Every business develops by expanding both in size and in width. Maximizing profit gains makes it possible for companies to acquire the resources to expand. Profits are used to establish branch offices across the country, build more factories and warehouses,and increase the number of employees, thereby increasing the size of a growing company. Profits are also used to attract prospective investors and customers, build buisness networks and possibly expand into related fields,therefore broadening the width of a company's development. So, it is not suprising that growing companies devote most of their resources to maximizing profirs. Facebook clearly shows the advantages doing this. When Facebook first started, it was not a free public website like it is now. Each new account and each access to another person's webpage were charged. Advertisements were also ubiquitious. However, since this idea of worldwide social networking was unprecedented, the number of new account registration increased exorbitantly each day. Mark Zuckenberg and his team of only four Harvard students used the profits to expand Facebook into the social networking giant it is today. Without the initial stratagy of focusing only on profits, Zuckenberg's team could never attract countless experts in website desgin to develop the later hugely popular applications; his team also could not have the credentials to persuade investors into betting their own profits into such a young company like Facebook. Facebook's success illustrates that maximizing profits serves as the foundation for expandsion and should be every growing buisness' priority.

 

On the other hand, for established companies, instead of striving for making profits only, their primary goal should be to maintain current resources and assets. For these comapanies, they already have a stable base of customers and investers,or shareholders. Their material assets, such as factories and equipments are advanced and well maintained. Generating more profits to devote to these areas are only icings on a cake, nice to have but not essential.In other words,further profits will only incur marginal growth for the company. For example,Morgan Stanley is one of the most esablished investment firms in the world.

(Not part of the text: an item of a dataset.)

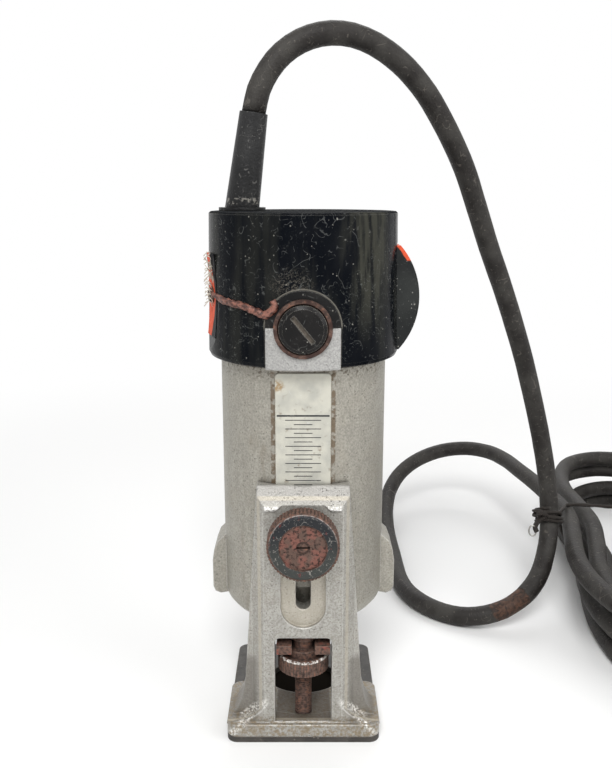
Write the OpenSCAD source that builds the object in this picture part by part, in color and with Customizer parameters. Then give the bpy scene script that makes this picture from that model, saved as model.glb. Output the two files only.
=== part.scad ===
// Laminate trimmer router: a cast motor housing that slides on a base bracket, set by a
// knurled nut on a fixed stud. All sizes in millimetres, Z up.
// Origin: the cutter axis at the underside of the base plate. The bracket faces -Y.

/* [Base plate] */
// Width of the base plate
base_w = 57; // [52:0.5:70]
// Front edge of the base plate, ahead of the cutter axis
base_front = 38; // [36:0.5:42]
// Rear edge of the base plate, behind the cutter axis
base_rear = 28; // [24:0.5:40]
// Thickness of the base plate
base_t = 2.4; // [1.6:0.1:4]
// Corner radius of the base plate
base_corner_r = 4; // [2:0.5:8]
// Radius of the cutter opening
opening_r = 14.3; // [13:0.1:16]
// Radius of each base plate screw
base_screw_r = 1.9; // [1.5:0.1:2.2]

/* [Base bracket] */
// Thickness of the cast foot over the base plate
foot_t = 4.8; // [3.5:0.1:7]
// Depth of the foot from front to back
foot_depth = 29; // [26:0.5:34]
// Height of the column above the floor
column_top = 98.8; // [94:0.2:104]
// Width of the column at its top
column_w_top = 33; // [31:0.5:35]
// Width of the column at its foot
column_w_low = 43; // [39:0.5:45]
// Width of the flat front face of the column
face_w = 28.6; // [26:0.2:30]
// Distance from the cutter axis to the front face
face_y = 36.4; // [36:0.1:38]
// How far the lip stands ahead of the front face
lip_out = 1.2; // [0.6:0.1:2]
// Height of the concave flare between foot and column at the sides
flare_h = 20; // [12:1:26]
// Height of the concave flare in the front face
face_flare_h = 9; // [6:0.5:12]
// Width of the adjuster window
window_w = 21; // [20.4:0.1:23]
// Lower edge of the window
window_low = 7.7; // [7.4:0.1:9]
// Upper edge of the window
window_high = 41.8; // [41.6:0.1:43]
// Width of the lock slot
slot_w = 5.5; // [5.2:0.1:6.5]
// Lower end of the lock slot
slot_low = 52.4; // [50:0.1:56]

/* [Depth adjuster] */
// Distance from the cutter axis to the stud axis
stud_y = 28.5; // [28:0.1:29.2]
// Radius of the threaded depth stud
stud_r = 3.175; // [2.8:0.025:3.4]
// Top of the depth stud
stud_top = 41; // [38:0.5:43]
// Radius of the knurled nut
nut_r = 9.525; // [8.5:0.025:9.8]
// Underside of the knurled nut
nut_low = 26.7; // [26:0.1:28]
// Thickness of the knurled nut
nut_t = 6.1; // [5:0.1:6.5]
// Radius of the nut's neck inside the fork
neck_r = 3.95; // [3.85:0.05:4.4]
// Thickness of the fork
fork_t = 3.3; // [2.5:0.1:3.6]
// Full width of the fork
fork_w = 25; // [24:0.1:26]
// Depth travel of the motor
travel = 15.875; // [10:0.125:15.875]

/* [Lock knob] */
// Height of the lock knob's axis
knob_z = 81.1; // [79.5:0.1:82]
// Radius of the lock knob
knob_r = 12.7; // [11:0.1:13]
// Thickness of the lock knob with its hub
knob_t = 10; // [9:0.1:12]
// Length of the knob's knurled rim
knurl_t = 6.2; // [5:0.1:7]
// Radius of the lock stud
lock_stud_r = 2.38; // [2:0.02:2.5]
// Radius of the washer under the knob
washer_r = 7.8; // [7:0.1:8]

/* [Motor housing] */
// Radius of the housing
housing_r = 31; // [30:0.1:31.5]
// Wall of the housing
housing_wall = 3.4; // [2.5:0.1:3.6]
// Joint between housing and end cap
housing_top = 141; // [138:0.2:144]
// Underside of the housing's floor
dome_low = 33; // [32:0.1:33.6]
// Height at which the dome begins
dome_top = 48; // [46.5:0.1:49]
// Radius of the bearing boss under the dome
dome_low_r = 14.5; // [14.2:0.1:16]
// How far the bearing boss stands below the dome
boss_h = 6.2; // [5.8:0.1:6.6]
// Distance from the axis to the flat behind the scale plate
flat_y = 29.1; // [28.8:0.1:29.4]
// Reach of the side ears from the axis
ear_x = 35.6; // [34:0.1:38]
// Width of each side ear from front to back
ear_w = 15; // [12:0.5:18]
// Underside of the ears
ear_low = 45.4; // [42:0.1:47]
// Top of the ears
ear_high = 70.5; // [66:0.5:80]
// Top of the scale plate
scale_top = 139; // [134:0.5:140]
// Length of the scale plate
scale_len = 42; // [38:0.5:46]
// Width of the scale plate
scale_w = 19.7; // [17:0.1:20.2]

/* [End cap] */
// Radius of the end cap at its rim
cap_r_low = 35.5; // [35:0.1:36.5]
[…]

It has branch offices in almost every continent, and only attracts the best investment bankers in the world. Its customers range from oil companies to royal families. For a company like this, with such exensive business connections and a well-established reputation amoung investors,the priority is to secure the investors and shareholders and prevent anything from tarnishing its image. Continuing to utilize every means to rake up more profits will only lead people to perceive the company as greedy and impersonal. Potentially losing investors and shareholders will render all the early efforts made by maximizing profits obsolete. Therefore, for an established company like Morgan Stanley, focusing solely on generating profits is more deleterious rather than beneficial.

 

In conlcusion, whether a company should priorize maximizing profits depend on the stage a company's development is at. If a company is just starting, it should devote most resources to generate profits in order to establish itself in the field. Such business uses profits to expand its size, attract potential employess an investors. These newly acquired assets, whether material or intellectual,will further help the company gain more profits. This positive cycle will push the company to a plateu. Companies at this plateu are well established both in terms of size and width. Devoting many resources to generate profits will only produce disproportionaly small growth and possible harm to the comapanies' image. Therefore, maximizing profits works, but only to a certain stage.